[Beowulf] Input Sought: "Basic" Luster FS deployment on GigEther-Fabric Cluster

Wed Mar 28 12:30:30 PDT 2007

Hi all,

I've trawled the archives and read via google for a few days now, but have not got a lot of clarity yet - hence  a query to the list.  If merited/of use I can summarize back replies once done.

I'm looking to soon begin deployment of a ~50node (dual socket, dual core opteron) cluster with gig-ether interconnect, intended to run a fairly specific CPU intensive MPI model which scales "absurdly well".  I/O performance is far and away not the bottleneck. (based on benchmarks done on other linux clusters already)

Originally I had assumed for simplicity to use ROCKS with NFS as the filesystem for shared storage (There is one dedicated "storage node" with 2 x Raid5 bricks attached, to be exported to all nodes in the cluster)

I've been reading in the past ~month and realize from what I've seen, that the Lustre FileSystem over GigEther (even with this kind of trivial topology - all MetaData and Storage Data hosted on the same node) - should give significantly better performance than NFS  running the same hardware / topology.
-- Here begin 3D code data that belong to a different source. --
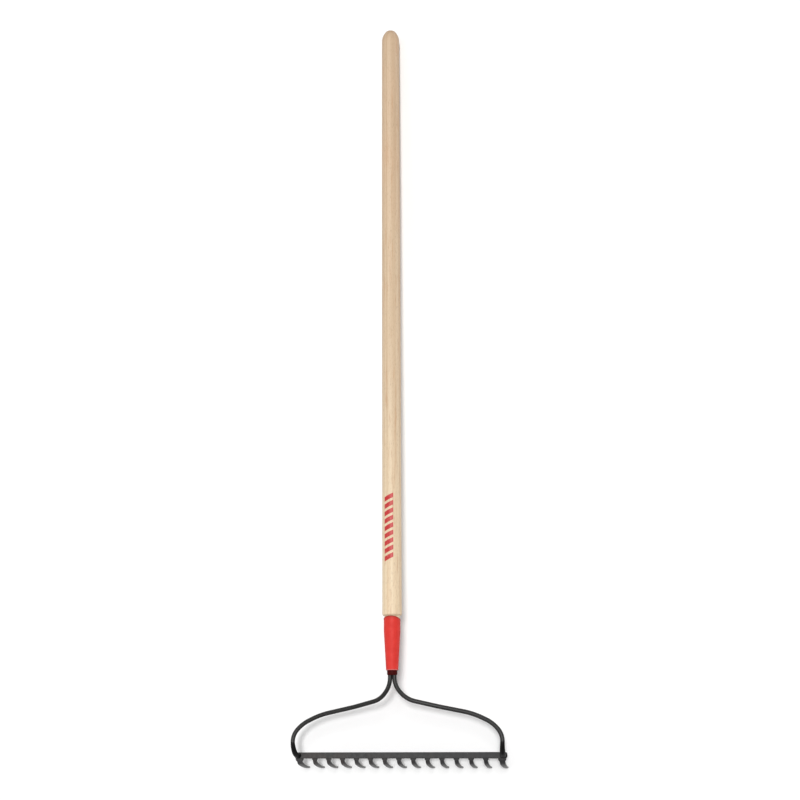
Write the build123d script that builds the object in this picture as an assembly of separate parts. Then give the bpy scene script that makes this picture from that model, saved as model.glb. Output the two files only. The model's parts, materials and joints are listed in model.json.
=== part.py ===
from build123d import *
import math
import os

# Bow rake, built as an assembly of separate pieces, in millimetres.
#
# Each piece is drawn in the tool's own axes: +Y runs up the handle from the middle of
# the toothed bar, X runs along the bar, Z = 0 is the handle's axis and the tines point
# to -Z. The whole rake is then laid down as it rests on a floor: on the tips of its
# tines and the butt of its handle, with +Z up.

# Handle: a turned ash pole, a little thicker towards the butt
HANDLE_FOOT_Y = 153.0        # lower end, just above the foot of the ferrule
HANDLE_LENGTH = 1372.0       # 54 inches
HANDLE_LOW_R = 18.4          # just above the ferrule
GRIP_R = 19.0                # cylindrical grip stretch
GRIP_START_Y = 1100.0
SHOULDER_LOW_Y = 249.6       # the wood steps out of the ferrule here
SHOULDER_HIGH_Y = 253.0
CHAMFER_START_Y = 1506.0     # the butt's broad chamfer, slightly rounded
CHAMFER_BULGE = 1.4
BUTT_FLAT_R = 11.5
BUTT_CROWN = 0.4

# Ferrule: a tapered steel tube, its upper edge cut at a slant
FERRULE_FOOT_Y = 152.0
FERRULE_TOP_Y = 249.6        # highest point of the slanted edge, on the upper side
FERRULE_SLANT = 11.6         # how much lower the edge is on the tine side
FERRULE_R = 15.6
FERRULE_WAIST_R = 13.5
FERRULE_FOOT_R = 11.4
FERRULE_TAPER_Y = 222.0
FERRULE_WAIST_Y = 187.0
FERRULE_WALL = 1.3
WOOD_GAP = 0.1               # radial clearance between wood and ferrule

# Nose: the collar that closes the ferrule round the two rods, with a step inside it
NOSE_FOOT_Y = 142.5
NOSE_STEP_R = 10.0
NOSE_TOP_R = 9.6
NOSE_FOOT_R = 8.9
NOSE_BEVEL = 2.5
ROD_GAP = 0.1

# Pin driven through the ferrule, the handle and the tangs from the tine side
PIN_R = 2.0
PIN_Y = 206.0
PIN_HEAD_R = 3.8
PIN_HEAD_HEIGHT = 1.4
PIN_END_Z = 9.0
PIN_GAP = 0.05
PIN_TIP_ROOM = 0.5           # the hole runs this far past the pin's tip

# Bow rods: round steel, each with a half-round tang inside the handle
ROD_R = 4.1
TANG_R = 5.0
TANG_GAP = 0.2
TANG_FOOT_Y = HANDLE_FOOT_Y
TANG_TAPER_Y = 250.0
TANG_END_Y = 268.0
TANG_END_R = 2.5
TANG_TIP_ROOM = 1.0          # the bore runs this far past the tangs

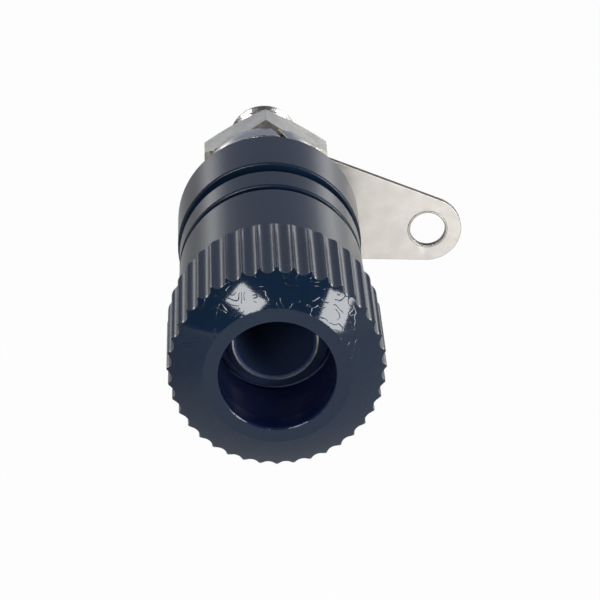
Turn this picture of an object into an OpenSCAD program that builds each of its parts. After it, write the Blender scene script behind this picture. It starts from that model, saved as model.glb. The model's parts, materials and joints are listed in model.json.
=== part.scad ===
// Panel binding post: 4 mm socket in a knurled screw cap, M4 stud, insulators, nuts and solder lug.
// The post's axis is Y: the cap faces -Y and the stud points to +Y. The origin is on that axis,
// on the collar's rear face, which is the face that seats on the front of a panel.

/* [Cap] */
// Length of the cap from its front face to the end of its skirt
cap_len = 12.1; // [11:0.1:14]
// Diameter of the cap over the tips of its teeth
cap_d = 11; // [10.4:0.1:12]
// Diameter of the hole in the cap's front
mouth_d = 5.85; // [5:0.05:6.2]
// Outer diameter of the flat ring round the mouth
land_d = 7.4; // [6.8:0.1:8]
// Distance from the tips of the teeth in to the edge of the crown
crown_inset = 0.12; // [0.1:0.02:0.5]
// Distance that the crown falls back from the flat ring
crown_drop = 0.85; // [0.3:0.05:1]
// Radius that rounds the edge of the mouth and the end of the skirt
cap_edge_r = 0.15; // [0.05:0.05:0.25]
// Number of teeth round the cap
tooth_count = 40; // [30:1:48]
// Depth of the grooves between the teeth
tooth_depth = 0.24; // [0.16:0.01:0.3]
// Width of the land on the tip of each tooth
tooth_land = 0.1; // [0.04:0.02:0.2]
// Distance from the front face to the rear end of the teeth
knurl_end = 6.8; // [5:0.1:8]
// Length over which each tooth slopes down to the skirt
tooth_runout = 0.8; // [0.4:0.1:1.4]
// Height of the tips of the teeth above the skirt behind them
tooth_height = 0.5; // [0.45:0.05:0.7]
// Amount by which the skirt is narrower at its end, for the mould's draft
skirt_draft = 0.2; // [0:0.05:0.4]

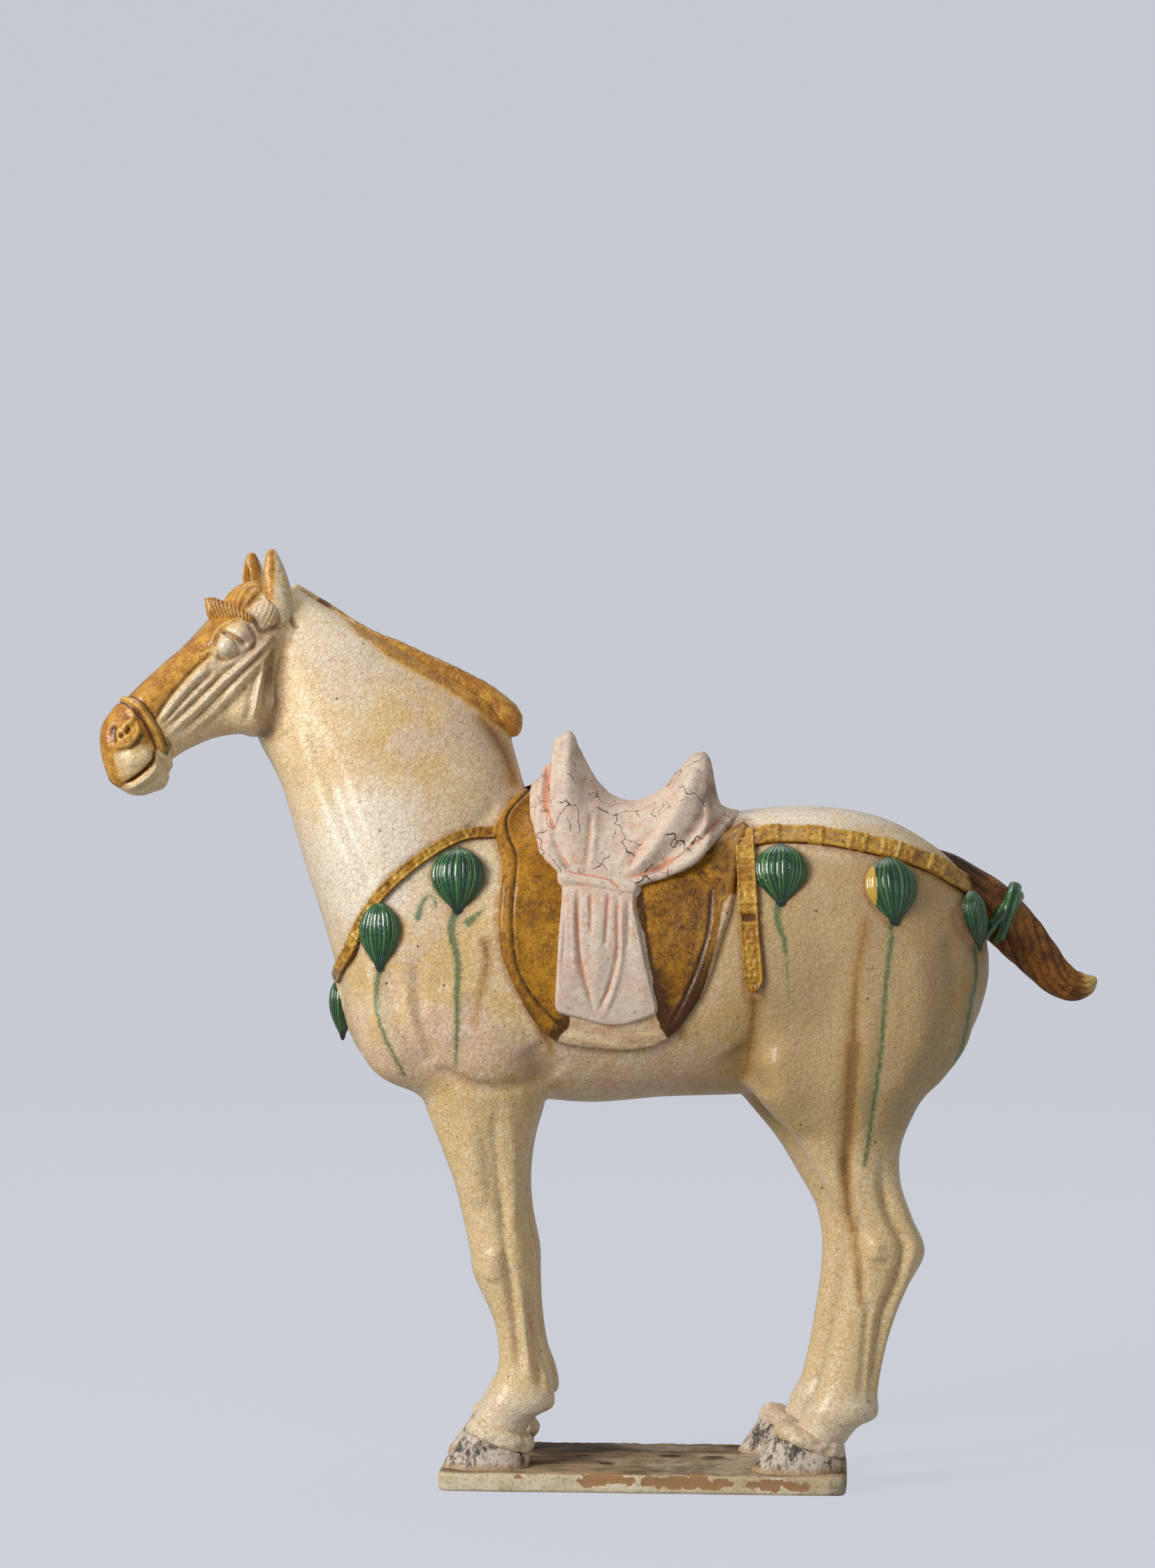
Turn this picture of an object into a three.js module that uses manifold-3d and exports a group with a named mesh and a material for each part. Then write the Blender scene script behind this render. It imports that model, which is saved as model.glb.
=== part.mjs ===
// A saddled horse in three-colour glazed earthenware, fired in one piece with the slab under its hooves.
// Millimetres, +Z up. The horse faces -X and turns its head to its left, which is -Y.
// The origin is the centre of the slab's underside.
import * as THREE from "three";
import { mergeVertices } from "three/addons/utils/BufferGeometryUtils.js";
import Module from "manifold-3d";

const wasm = await Module();
wasm.setup();

// Driving dimensions
const SLAB = { length: 240, width: 106, thickness: 11.5, corner: 6, bevel: 1.5 };
const LEG_SPREAD = 30; // from the middle plane to the middle of a hoof
const FAR_FORELEG_BACK = -2; // the two legs of a pair don't stand quite level
const FAR_HINDLEG_LEAN = [-6, -0.05]; // shift at the floor, and its growth with height
const FAR_HIND_HOOF_FORWARD = 10;
const HEAD_TURN = THREE.MathUtils.degToRad(28);
const HEAD_PIVOT_X = -208.5;
const HEAD_ORIGIN = new THREE.Vector3(-223.5, -4, 507); // a point inside the poll
const HEAD_SLOPE = THREE.MathUtils.degToRad(38.1); // the head's long axis below the level
const EAR_SPREAD = 18.5;
const FLAP_RELIEF = 3;
const STRAP_RELIEF = 2.6;
const STRAP_WIDTH = 8;
const TASSEL = { height: 42, radius: 15.5, flatness: 0.62 };
const TAIL_STRANDS = 4;
const TAIL_TWIST = 5.5; // radians over the tail's length

// A station is one cross-section of a form:
// [place on the axis, highest, lowest, where it is widest, half-width, sideways shift, squareness]
const TRUNK = [
  [-180.5, 293.5, 275.5, 284.5, 10, 0, 2],
  [-175.5, 306.5, 261.5, 283.5, 31, 0, 2],
  [-166.5, 327.5, 249, 285.5, 46, 0, 2],
  [-153, 347, 239.5, 288, 56, 0, 2.1],
  [-132, 370, 233, 291.5, 63, 0, 2.2],
  [-103, 390, 230, 296, 66, 0, 2.2],
  [-68.5, 400, 228, 298, 66, 0, 2.2],
  [-31, 395, 225.5, 299, 66, 0, 2.2],
  [11, 393, 229, 300, 67, 0, 2.2],
  [53, 399.5, 230.5, 303.5, 69, 0, 2.1],
  [82.5, 402.5, 232.5, 309.5, 71, 0, 2.1],
  [115.5, 401.5, 237, 314.5, 72, 0, 2.1],
  [145, 394.5, 241, 316.5, 69, 0, 2],
  [169.5, 381, 249, 315.5, 60, 0, 2],
  [188, 365.5, 260, 311.5, 47, 0, 2],
  [197.5, 346.5, 276, 309, 33, 0, 2],
  [202.5, 327.5, 291, 308, 19, 0, 2],
  [204.5, 316, 301, 308, 8, 0, 2],
];
const NECK = [
  [534.5, -210, -222, -216, 8, -3, 2],
  [524, -193.5, -232, -214, 17, -4, 2],
  [511.5, -172.5, -238, -209, 23, -5, 2],
  [496.5, -144, -240, -198, 28, -5, 2],
  [482, -118, -240, -187, 31.5, -4, 2],
  [467, -94.5, -239, -177.5, 35, -3, 2],
  [452, -82.5, -236.5, -171.5, 38.5, -2, 2],
  [439.5, -80, -232, -167.5, 42, -1, 2],
  [418.5, -74.5, -221, -159, 47, 0, 2],
  [397.5, -72.5, -214, -154, 52, 0, 2],
  [366, -77, -204.5, -150, 57, 0, 2],
  [334, -85.5, -194, -148, 59, 0, 2],
  [302.5, -98, -184.5, -147, 56, 0, 2],
  [285.5, -115.5, -175.5, -149, 46, 0, 2],
];
const MANE = [
  [-211.5, 533.5, 518.5, 526.5, 3, -3, 3],
  [-200, 526.5, 511.5, 519.5, 4, -4, 3],
  [-174.5, 514, 496.5, 505.5, 5, -5, 3],
  [-149, 502.5, 483, 493.5, 6, -5, 3],
  [-124, 491, 469, 480, 7, -4, 3],
  [-98, 478.5, 453, 466, 7.5, -3, 3],
  [-84.5, 469, 447, 458, 8.5, -2, 2.4],
  [-77, 462.5, 446, 454, 7, -2, 2],
  [-74, 457.5, 450, 453.5, 3, -2, 2],
];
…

Some digging in this list archive suggested a bit of debate (ie, Lustre performance would only exceed NFS if lots of large streaming intensive I/O access, otherwise it would be worse).  

Additionally, if I can get any "real world" comments (ideally from folks with similar "straightforward" lustre deployments) - feedback will be tremendously appreciated. (I'm not really looking for failover / redundancy nor distributed storage across many nodes being exported across the whole cluster..)

I'm still poring over the lustre install guide to get a better handle on "subtle details" such as (how much storage is needed for MetaData / ratio of MetaData footprint vs OSS Storage capacity, etc - but I'm sure I'll get there soon enough after playing with a test setup for a week or so).

Many thanks for taking the time to read this far..

-Tim Chipman